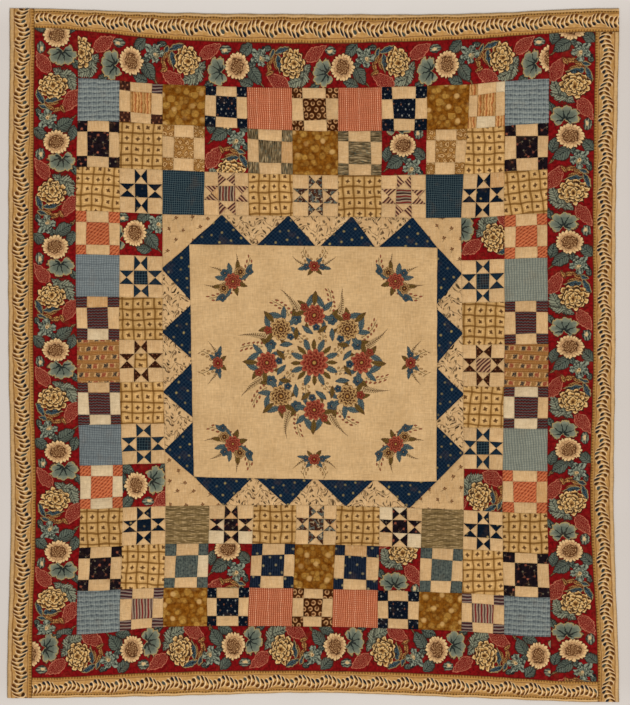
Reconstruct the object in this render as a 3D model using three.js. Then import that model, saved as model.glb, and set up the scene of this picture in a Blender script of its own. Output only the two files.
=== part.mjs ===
// A pieced cotton quilt laid out flat, face up. Sizes are in millimetres and +Z is up.
// +X runs to the right of the quilt and +Y towards its top edge. The origin is under its middle.
// Pieces meet at their seams, one fabric piece to a node: a printed centre square, a ring of triangles
// round it, strips of pieced blocks, four flowered strips and four striped border strips.

import * as THREE from 'three';

// Driving sizes
const blockSize = 136;
const blockColumns = 11;
const blockRows = 13;
const chintzWidth = 136;
const stripeWidth = 80;
const seamGap = 0.3;
const thickness = { hem: 2.4, seam: 3.2, crown: 4.4 };
const unevenness = { height: 0.35, wave: 74 };
const fold = { depth: 0.7, place: 0.5 };
const cornerEase = 3;

// The medallion, from seam to seam: a square of print in a ring of triangles, 7 by 7 blocks in all
const medallion = { left: 4, right: 11, top: 5, bottom: 12 };
const tipShare = 0.003;
const panelSteps = { across: 10, down: 10 };
const ringSteps = { across: 3, down: 2 };
const cornerSteps = { across: 3, down: 3 };

const colours = {
  panel: 0xcbac7e,
  navy: 0x1e3246,
  vine: 0xc9ad80,
  sprig: 0xcfb184,
  blocks: 0xb98f5c,
  chintz: 0x91202c,
  stripe: 0xb48e5c,
};

// Hand sewing leaves every seam a little off its true line. Each row gives a seam's stray in mm at five
// places, and reach is how far out the first and last of them lie.
const halfField = { x: (blockColumns / 2) * blockSize, y: (blockRows / 2) * blockSize };
const reachOf = {
  field: 0,
  stripe: chintzWidth,
  edge: chintzWidth + stripeWidth,
};
const crossColumns = ['kind', 'left', 'innerLeft', 'middle', 'innerRight', 'right'];
const crossSeams = [
  ['edge', 1, -13, -18, -17, 1],
  ['stripe', 19, -16, -31, -18, 6],
  ['field', -5, -24, -36, -25, -6],
  ['field', -3, -15, -36, -30, -12],
  ['field', -14, -24, -40, -37, -23],
  ['field', -17, -28, -35, -40, -26],
  ['field', -20, -26, -31, -39, -30],
  ['field', -17, -22, -27, -37, -31],
  ['field', -19, -20, -25, -35, -32],
  ['field', -19, -17, -23, -31, -32],
  ['field', -17, -13, -19, -25, -30],
  ['field', -10, -4, -10, -20, -28],
  ['field', -12, -3, 0, -15, -27],
  ['field', 1, 13, 12, -4, -18],
  ['field', 0, 10, 7, -7, -21],
  ['field', -2, 22, 23, 8, -10],
  ['stripe', -3, 14, 19, 5, -16],
  ['edge', 12, 18, 29, 14, -1],
];
const longColumns = ['kind', 'top', 'upper', 'middle', 'lower', 'bottom'];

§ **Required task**
All lines from the beginning of the material above through the one with "across: 3, down: 3" need to be returned exactly; please return those and only those.

§ **Exercise response**
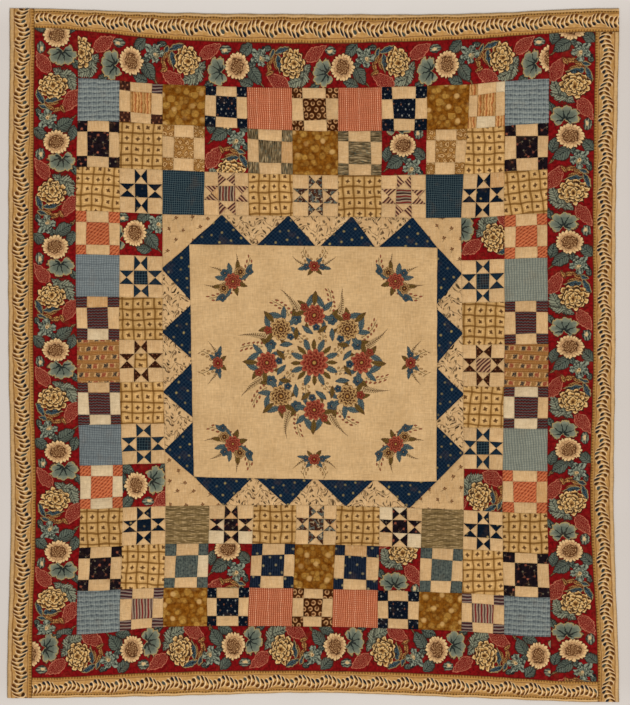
Reconstruct the object in this render as a 3D model using three.js. Then import that model, saved as model.glb, and set up the scene of this picture in a Blender script of its own. Output only the two files.
=== part.mjs ===
// A pieced cotton quilt laid out flat, face up. Sizes are in millimetres and +Z is up.
// +X runs to the right of the quilt and +Y towards its top edge. The origin is under its middle.
// Pieces meet at their seams, one fabric piece to a node: a printed centre square, a ring of triangles
// round it, strips of pieced blocks, four flowered strips and four striped border strips.

import * as THREE from 'three';

// Driving sizes
const blockSize = 136;
const blockColumns = 11;
const blockRows = 13;
const chintzWidth = 136;
const stripeWidth = 80;
const seamGap = 0.3;
const thickness = { hem: 2.4, seam: 3.2, crown: 4.4 };
const unevenness = { height: 0.35, wave: 74 };
const fold = { depth: 0.7, place: 0.5 };
const cornerEase = 3;

// The medallion, from seam to seam: a square of print in a ring of triangles, 7 by 7 blocks in all
const medallion = { left: 4, right: 11, top: 5, bottom: 12 };
const tipShare = 0.003;
const panelSteps = { across: 10, down: 10 };
const ringSteps = { across: 3, down: 2 };
const cornerSteps = { across: 3, down: 3 };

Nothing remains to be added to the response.